LONDON: Britain will immediately start giving dexamethasone to coronavirus patients, after a trial showed the steroid saved the lives of one third of the gravest cases, Health Secretary Matt Hancock said Tuesday.
Hancock said Britain began stockpiling the widely available drug when its potential first became apparent three months ago. "Because we spotted the early signs of the potential of dexamethasone, we´ve been stockpiling it since March," he said in a video statement. "So we now have 200,000 courses that are ready to go and we´re working with the NHS (National Health Service) so that the NHS standard treatment for COVID-19 will include dexamethasone form this afternoon," Hancock said.
The research published on Tuesday was led by a team from the University of Oxford and partially funded by the British government.
Hancock expressed thanks to the "brilliant scientists" at Oxford. "UK life sciences are leading the world in vaccine development, in the development of treatments and in immunology," he said.
Researchers led by a team from the University of Oxford administered the widely available drug to more than 2,000 severely ill COVID-19 patients. Among those who could only breathe with the help of a ventilator, dexamethasone reduced deaths by 35 percent, and by one-fifth in other patients receiving oxygen only, according to preliminary results.
Normally used to treat a range of allergic reactions as well as rheumatoid arthritis and asthma, dexamethasone is an anti-inflammatory.
Daily doses of the steroid could prevent one in eight ventilated patient deaths and save one out of every 25 patients requiring oxygen alone, the team said. The trial included a control group of 4,000 patients who did not receive the treatment.
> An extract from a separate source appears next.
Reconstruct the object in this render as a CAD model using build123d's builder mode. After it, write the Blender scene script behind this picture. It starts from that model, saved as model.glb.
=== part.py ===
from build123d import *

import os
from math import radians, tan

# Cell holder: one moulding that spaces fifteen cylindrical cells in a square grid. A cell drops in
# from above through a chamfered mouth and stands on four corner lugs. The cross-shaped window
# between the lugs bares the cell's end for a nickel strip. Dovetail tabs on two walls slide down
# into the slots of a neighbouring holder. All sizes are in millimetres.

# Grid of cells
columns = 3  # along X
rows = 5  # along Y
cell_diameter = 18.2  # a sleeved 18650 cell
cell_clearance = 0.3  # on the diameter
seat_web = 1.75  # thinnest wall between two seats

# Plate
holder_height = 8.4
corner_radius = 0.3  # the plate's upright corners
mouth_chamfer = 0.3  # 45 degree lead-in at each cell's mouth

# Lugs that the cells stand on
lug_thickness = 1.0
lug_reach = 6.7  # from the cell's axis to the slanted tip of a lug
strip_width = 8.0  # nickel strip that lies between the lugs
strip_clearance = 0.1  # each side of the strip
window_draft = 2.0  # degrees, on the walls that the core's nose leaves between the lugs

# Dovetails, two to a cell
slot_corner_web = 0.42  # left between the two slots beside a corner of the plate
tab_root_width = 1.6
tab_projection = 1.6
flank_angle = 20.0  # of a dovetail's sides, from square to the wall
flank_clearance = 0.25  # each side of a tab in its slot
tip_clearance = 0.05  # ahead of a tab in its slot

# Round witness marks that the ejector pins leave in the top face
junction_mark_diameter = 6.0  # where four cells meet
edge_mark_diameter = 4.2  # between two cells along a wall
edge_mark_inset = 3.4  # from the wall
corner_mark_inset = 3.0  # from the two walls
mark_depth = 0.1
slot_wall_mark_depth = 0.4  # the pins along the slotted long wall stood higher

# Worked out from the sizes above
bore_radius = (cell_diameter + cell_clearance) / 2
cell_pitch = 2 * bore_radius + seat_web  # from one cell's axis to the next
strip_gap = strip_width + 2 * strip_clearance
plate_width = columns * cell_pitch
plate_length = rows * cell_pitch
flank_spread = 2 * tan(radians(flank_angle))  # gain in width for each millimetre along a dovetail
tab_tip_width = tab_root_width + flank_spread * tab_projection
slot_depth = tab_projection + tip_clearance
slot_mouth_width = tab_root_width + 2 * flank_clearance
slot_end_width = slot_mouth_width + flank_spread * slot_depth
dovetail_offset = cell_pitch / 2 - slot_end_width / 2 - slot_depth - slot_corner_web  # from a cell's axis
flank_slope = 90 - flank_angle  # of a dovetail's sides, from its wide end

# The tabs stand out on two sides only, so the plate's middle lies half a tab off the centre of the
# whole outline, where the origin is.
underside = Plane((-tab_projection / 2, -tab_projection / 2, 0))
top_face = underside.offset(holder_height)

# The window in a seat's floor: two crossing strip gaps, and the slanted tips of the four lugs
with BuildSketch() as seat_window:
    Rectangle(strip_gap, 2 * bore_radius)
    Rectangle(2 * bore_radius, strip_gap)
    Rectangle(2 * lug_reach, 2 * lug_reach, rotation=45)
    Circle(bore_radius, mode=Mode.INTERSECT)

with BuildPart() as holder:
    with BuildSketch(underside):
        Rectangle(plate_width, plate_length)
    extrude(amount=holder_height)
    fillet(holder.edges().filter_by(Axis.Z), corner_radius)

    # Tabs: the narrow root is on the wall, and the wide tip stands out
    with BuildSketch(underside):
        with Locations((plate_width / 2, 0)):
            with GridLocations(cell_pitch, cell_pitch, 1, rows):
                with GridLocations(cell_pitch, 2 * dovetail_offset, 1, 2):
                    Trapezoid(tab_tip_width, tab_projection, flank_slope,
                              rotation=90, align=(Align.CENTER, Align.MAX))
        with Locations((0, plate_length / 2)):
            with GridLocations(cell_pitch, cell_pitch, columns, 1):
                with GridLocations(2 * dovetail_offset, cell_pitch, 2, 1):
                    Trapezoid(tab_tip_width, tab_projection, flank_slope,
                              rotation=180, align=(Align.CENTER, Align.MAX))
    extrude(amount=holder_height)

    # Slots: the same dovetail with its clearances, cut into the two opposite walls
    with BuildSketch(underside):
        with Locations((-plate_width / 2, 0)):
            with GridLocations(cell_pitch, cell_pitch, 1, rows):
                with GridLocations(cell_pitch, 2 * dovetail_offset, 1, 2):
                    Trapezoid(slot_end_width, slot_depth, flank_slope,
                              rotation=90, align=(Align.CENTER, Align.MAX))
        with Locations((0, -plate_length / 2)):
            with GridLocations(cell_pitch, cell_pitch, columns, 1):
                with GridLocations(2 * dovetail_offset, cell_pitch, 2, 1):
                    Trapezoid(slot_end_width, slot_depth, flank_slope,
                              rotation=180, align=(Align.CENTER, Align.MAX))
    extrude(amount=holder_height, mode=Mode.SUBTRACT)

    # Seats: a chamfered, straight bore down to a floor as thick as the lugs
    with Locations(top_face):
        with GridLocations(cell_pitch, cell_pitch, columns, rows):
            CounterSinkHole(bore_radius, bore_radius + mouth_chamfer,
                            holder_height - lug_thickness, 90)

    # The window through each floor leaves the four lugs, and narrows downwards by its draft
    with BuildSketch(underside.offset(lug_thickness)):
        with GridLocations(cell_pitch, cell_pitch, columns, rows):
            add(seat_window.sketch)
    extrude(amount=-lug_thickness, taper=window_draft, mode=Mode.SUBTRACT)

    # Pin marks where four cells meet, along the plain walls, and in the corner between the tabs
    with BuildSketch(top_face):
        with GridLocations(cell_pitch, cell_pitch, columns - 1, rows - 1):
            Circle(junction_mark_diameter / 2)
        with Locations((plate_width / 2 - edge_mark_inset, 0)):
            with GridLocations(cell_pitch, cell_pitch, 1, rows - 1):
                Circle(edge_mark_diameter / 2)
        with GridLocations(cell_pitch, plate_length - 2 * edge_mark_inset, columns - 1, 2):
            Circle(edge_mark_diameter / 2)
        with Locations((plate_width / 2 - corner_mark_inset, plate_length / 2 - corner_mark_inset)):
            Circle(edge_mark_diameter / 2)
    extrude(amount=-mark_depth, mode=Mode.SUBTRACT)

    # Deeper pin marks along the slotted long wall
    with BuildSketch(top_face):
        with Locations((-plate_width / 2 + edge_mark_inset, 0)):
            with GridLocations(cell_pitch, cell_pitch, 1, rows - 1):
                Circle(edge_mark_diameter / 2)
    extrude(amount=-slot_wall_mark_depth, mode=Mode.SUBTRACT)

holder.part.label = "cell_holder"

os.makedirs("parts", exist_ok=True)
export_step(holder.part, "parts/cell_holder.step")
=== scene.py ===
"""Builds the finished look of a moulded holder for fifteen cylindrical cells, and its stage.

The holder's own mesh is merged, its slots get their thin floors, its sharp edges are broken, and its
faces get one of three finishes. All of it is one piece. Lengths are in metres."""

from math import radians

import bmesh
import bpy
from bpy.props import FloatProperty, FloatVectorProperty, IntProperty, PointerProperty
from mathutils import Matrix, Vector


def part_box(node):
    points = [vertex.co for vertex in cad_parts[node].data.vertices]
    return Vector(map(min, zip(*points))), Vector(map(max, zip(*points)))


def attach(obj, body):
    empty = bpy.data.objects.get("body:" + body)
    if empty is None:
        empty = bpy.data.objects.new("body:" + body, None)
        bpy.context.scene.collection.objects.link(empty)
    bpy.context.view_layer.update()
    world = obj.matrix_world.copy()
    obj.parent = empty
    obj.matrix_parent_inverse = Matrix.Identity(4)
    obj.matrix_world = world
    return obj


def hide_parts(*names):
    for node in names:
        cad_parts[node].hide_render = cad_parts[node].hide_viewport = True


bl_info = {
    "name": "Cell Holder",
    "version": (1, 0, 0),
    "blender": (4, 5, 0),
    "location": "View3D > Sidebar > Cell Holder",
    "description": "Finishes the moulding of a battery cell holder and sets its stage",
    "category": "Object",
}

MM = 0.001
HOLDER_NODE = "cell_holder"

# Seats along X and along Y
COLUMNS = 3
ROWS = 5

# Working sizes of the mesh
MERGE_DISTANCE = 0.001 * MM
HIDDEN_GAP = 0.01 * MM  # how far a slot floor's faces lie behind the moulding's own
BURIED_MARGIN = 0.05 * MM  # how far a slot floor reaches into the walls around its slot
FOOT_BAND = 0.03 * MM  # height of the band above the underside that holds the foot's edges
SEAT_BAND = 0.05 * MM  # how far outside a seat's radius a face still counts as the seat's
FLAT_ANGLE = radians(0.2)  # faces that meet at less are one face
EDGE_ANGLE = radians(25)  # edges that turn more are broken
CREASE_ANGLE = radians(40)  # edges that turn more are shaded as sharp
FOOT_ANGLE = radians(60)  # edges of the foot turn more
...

"Dexamethasone is the first drug to be shown to improve survival in COVID-19. This is an extremely welcome result," said Peter Horby, professor of Emerging Infectious Diseases in the Nuffield Department of Medicine, University of Oxford. "Dexamethasone is inexpensive, on the shelf, and can be used immediately to save lives worldwide."
The trial results are particularly promising as around 40 percent of COVID-19 patients who require a ventilator end up dying, often because of the body´s uncontrolled inflammatory response to the virus.
"This is a major breakthrough: dexamethasone is the first and only drug that has made a significant difference to patient mortality for COVID-19," said Nick Cammack, COVID-19 Therapeutics Accelerator Lead at the Wellcome Trust health charity. "Potentially preventing one death in every eight ventilated patients would be remarkable."
The trial showed dexamethasone to be ineffective in treating patients with milder forms of COVID-19, however. A number of existing drugs have been trialled as a treatment against the novel coronavirus, with mixed results.
Trials of treatment of anti-arthritis drug hydroxychloroquine were halted in several countries after a major study in The Lancet medical journal suggested it showed no benefit among COVID-19 patients and even increased the risk of death. That study has since been retracted.
Remdesivir, an anti-viral that appears to reduce the length of treatment in some patients is already being used in Britain, but one study in April showed it had "no clinical benefit".
The fact that an existing, cheap and largely side-effect free medication has been shown to be effective in severe COVID-19 cases is "of tremendous importance", according to Stephen Griffin, associate professor in the School of Medicine, University of Leeds.
"There is now realistic scope for further improving the clinical management of this devastating disease," said Griffin, who was not involved in the study.